Pull out every line below that contains the word "imported".

### [The input]
<<<<
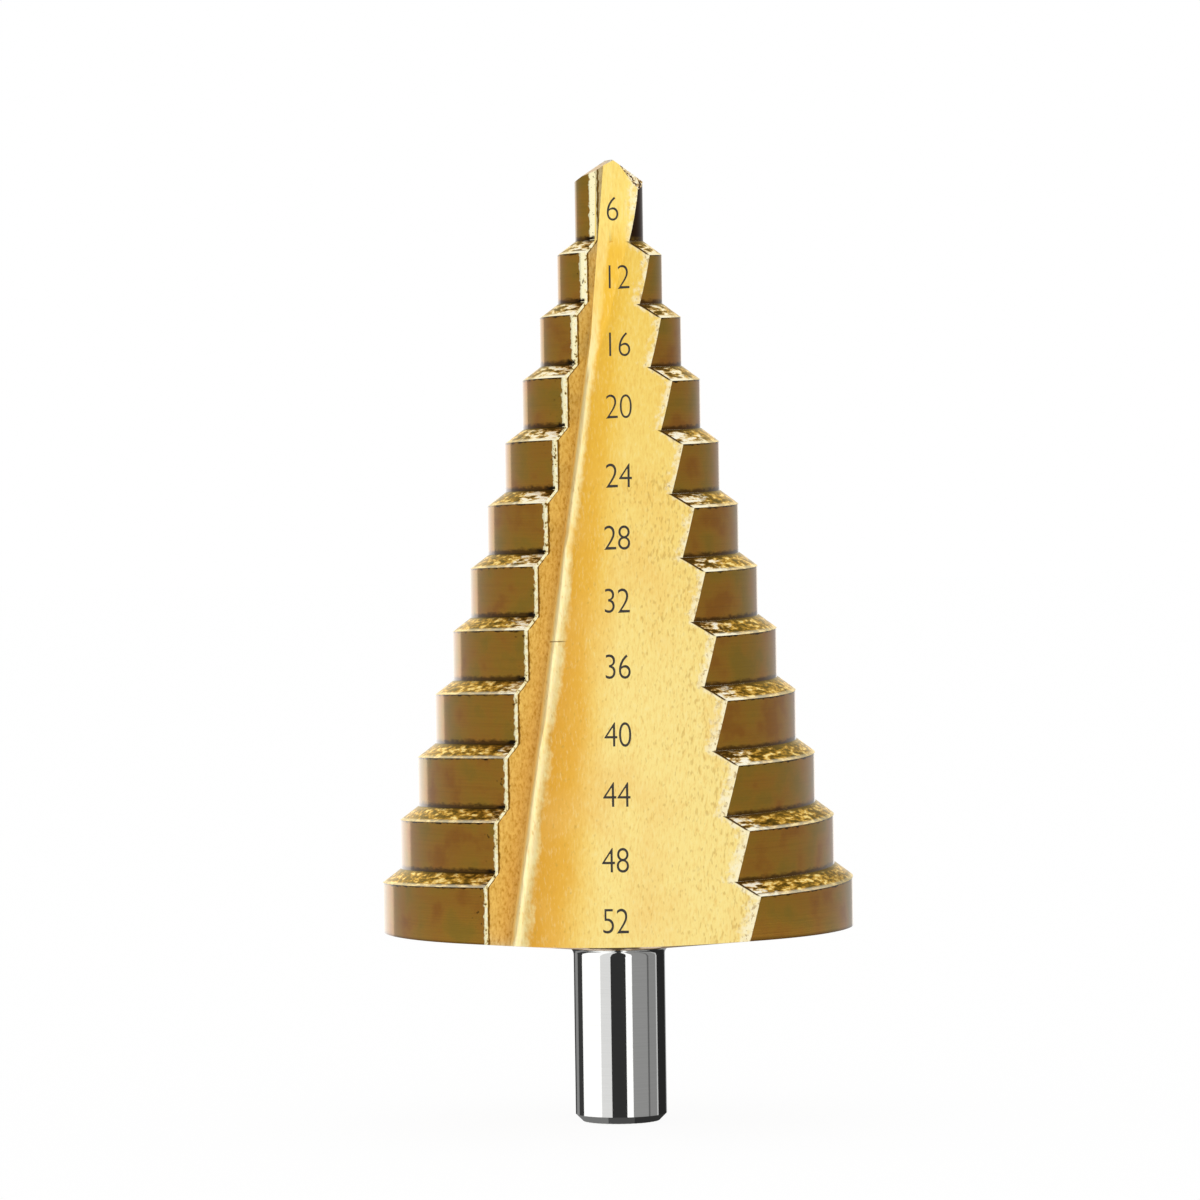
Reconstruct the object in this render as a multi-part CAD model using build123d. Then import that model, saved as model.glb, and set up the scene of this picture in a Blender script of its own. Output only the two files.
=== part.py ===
>>>>
<<<<
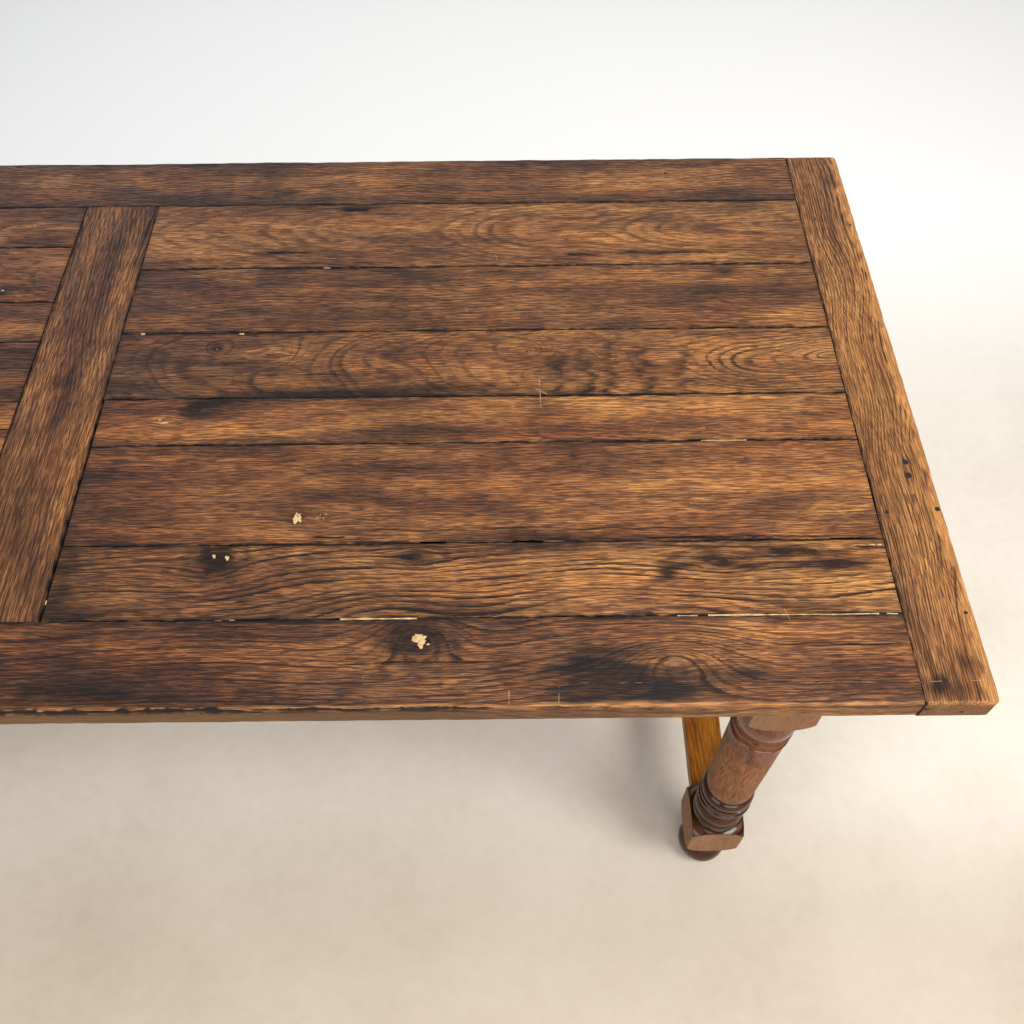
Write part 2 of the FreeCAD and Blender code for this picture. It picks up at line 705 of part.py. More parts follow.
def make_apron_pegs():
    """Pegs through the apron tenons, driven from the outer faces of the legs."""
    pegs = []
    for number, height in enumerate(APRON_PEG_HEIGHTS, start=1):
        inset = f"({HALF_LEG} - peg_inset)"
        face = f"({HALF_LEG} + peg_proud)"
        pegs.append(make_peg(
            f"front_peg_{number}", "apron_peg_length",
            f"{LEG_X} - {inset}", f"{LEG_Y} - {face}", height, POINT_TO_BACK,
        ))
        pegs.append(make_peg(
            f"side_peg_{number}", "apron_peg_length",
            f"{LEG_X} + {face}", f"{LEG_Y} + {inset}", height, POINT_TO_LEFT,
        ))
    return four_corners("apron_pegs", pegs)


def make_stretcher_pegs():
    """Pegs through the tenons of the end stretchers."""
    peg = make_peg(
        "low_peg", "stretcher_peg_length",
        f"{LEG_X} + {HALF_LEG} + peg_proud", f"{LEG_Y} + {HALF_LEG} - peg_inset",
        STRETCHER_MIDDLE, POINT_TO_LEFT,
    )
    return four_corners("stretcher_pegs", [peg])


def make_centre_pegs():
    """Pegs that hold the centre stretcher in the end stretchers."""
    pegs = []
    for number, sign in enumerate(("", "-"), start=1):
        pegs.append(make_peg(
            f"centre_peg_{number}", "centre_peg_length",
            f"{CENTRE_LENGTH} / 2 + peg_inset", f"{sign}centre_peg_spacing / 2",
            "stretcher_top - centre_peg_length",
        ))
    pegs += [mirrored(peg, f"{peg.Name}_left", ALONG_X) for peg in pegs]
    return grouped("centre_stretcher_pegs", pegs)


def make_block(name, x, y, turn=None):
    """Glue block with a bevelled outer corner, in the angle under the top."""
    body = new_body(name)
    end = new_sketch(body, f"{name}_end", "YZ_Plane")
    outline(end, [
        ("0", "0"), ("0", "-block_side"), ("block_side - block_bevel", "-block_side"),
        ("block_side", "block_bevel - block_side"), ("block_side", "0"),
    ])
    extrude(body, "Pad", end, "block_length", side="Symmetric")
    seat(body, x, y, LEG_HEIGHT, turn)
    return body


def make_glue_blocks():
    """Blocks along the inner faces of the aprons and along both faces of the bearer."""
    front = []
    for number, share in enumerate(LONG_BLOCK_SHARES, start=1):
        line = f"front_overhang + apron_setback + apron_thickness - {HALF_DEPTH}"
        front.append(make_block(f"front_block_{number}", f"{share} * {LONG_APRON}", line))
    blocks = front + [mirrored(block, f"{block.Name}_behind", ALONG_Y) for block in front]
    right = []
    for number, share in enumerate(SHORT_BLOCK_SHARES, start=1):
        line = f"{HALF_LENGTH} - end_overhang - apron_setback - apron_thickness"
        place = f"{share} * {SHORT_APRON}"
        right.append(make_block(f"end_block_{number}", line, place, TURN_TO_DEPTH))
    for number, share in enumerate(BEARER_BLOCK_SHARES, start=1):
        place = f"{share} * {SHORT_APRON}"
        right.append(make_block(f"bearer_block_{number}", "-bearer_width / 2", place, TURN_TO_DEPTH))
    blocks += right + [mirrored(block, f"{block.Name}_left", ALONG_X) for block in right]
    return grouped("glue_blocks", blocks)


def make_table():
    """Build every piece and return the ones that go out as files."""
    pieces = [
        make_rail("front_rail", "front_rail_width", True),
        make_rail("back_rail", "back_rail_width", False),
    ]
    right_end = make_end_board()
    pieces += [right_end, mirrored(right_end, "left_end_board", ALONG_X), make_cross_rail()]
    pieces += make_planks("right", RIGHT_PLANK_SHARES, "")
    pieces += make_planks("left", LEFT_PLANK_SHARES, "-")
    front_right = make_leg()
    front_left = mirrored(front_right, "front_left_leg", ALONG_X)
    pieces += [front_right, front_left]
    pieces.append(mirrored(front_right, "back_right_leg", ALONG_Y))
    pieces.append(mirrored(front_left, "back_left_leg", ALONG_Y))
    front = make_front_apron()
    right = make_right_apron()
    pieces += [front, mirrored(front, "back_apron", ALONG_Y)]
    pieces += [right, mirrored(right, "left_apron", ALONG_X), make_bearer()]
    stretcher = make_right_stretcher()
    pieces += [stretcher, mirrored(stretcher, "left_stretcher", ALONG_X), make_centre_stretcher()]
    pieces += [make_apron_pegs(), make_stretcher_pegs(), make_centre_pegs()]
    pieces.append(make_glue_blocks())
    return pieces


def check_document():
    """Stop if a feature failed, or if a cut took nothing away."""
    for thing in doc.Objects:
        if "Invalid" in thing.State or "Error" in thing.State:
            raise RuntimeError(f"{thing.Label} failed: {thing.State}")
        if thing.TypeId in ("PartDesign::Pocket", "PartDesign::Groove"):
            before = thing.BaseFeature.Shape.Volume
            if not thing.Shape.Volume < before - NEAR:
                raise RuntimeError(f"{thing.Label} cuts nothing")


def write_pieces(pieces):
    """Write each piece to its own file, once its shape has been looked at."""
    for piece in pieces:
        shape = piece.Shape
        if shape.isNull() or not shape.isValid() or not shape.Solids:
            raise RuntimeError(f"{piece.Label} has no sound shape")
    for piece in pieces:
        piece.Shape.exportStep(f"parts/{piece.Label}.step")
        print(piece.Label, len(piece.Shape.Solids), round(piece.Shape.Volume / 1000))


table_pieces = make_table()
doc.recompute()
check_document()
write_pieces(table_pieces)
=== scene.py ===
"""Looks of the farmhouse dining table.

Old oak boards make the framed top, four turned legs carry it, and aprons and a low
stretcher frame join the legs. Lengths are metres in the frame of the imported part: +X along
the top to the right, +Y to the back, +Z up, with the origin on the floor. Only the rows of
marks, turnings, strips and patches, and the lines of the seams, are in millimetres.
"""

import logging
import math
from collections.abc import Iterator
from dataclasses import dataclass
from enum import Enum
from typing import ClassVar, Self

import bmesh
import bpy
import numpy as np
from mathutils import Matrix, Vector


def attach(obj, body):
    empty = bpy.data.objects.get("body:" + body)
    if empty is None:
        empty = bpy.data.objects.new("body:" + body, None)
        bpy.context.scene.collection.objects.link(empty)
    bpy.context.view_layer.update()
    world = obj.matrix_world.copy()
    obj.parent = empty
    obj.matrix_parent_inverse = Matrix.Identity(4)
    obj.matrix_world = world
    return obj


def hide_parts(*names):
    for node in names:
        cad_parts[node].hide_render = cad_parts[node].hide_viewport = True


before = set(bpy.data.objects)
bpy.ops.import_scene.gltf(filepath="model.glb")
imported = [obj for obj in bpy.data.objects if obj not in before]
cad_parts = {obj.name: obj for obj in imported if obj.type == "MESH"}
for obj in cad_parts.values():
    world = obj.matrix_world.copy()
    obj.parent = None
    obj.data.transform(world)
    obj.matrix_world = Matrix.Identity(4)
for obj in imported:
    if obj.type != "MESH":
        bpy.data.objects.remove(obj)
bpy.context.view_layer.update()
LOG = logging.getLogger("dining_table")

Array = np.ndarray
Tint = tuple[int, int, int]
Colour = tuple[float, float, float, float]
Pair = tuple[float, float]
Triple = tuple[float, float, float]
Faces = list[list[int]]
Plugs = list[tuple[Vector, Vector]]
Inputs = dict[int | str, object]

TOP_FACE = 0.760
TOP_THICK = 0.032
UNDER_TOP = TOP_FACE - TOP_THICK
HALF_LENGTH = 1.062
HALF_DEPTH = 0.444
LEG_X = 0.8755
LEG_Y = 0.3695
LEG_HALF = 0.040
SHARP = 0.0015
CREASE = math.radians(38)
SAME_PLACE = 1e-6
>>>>
### [Full response]
stretcher frame join the legs. Lengths are metres in the frame of the imported part: +X along
imported = [obj for obj in bpy.data.objects if obj not in before]
cad_parts = {obj.name: obj for obj in imported if obj.type == "MESH"}
for obj in imported:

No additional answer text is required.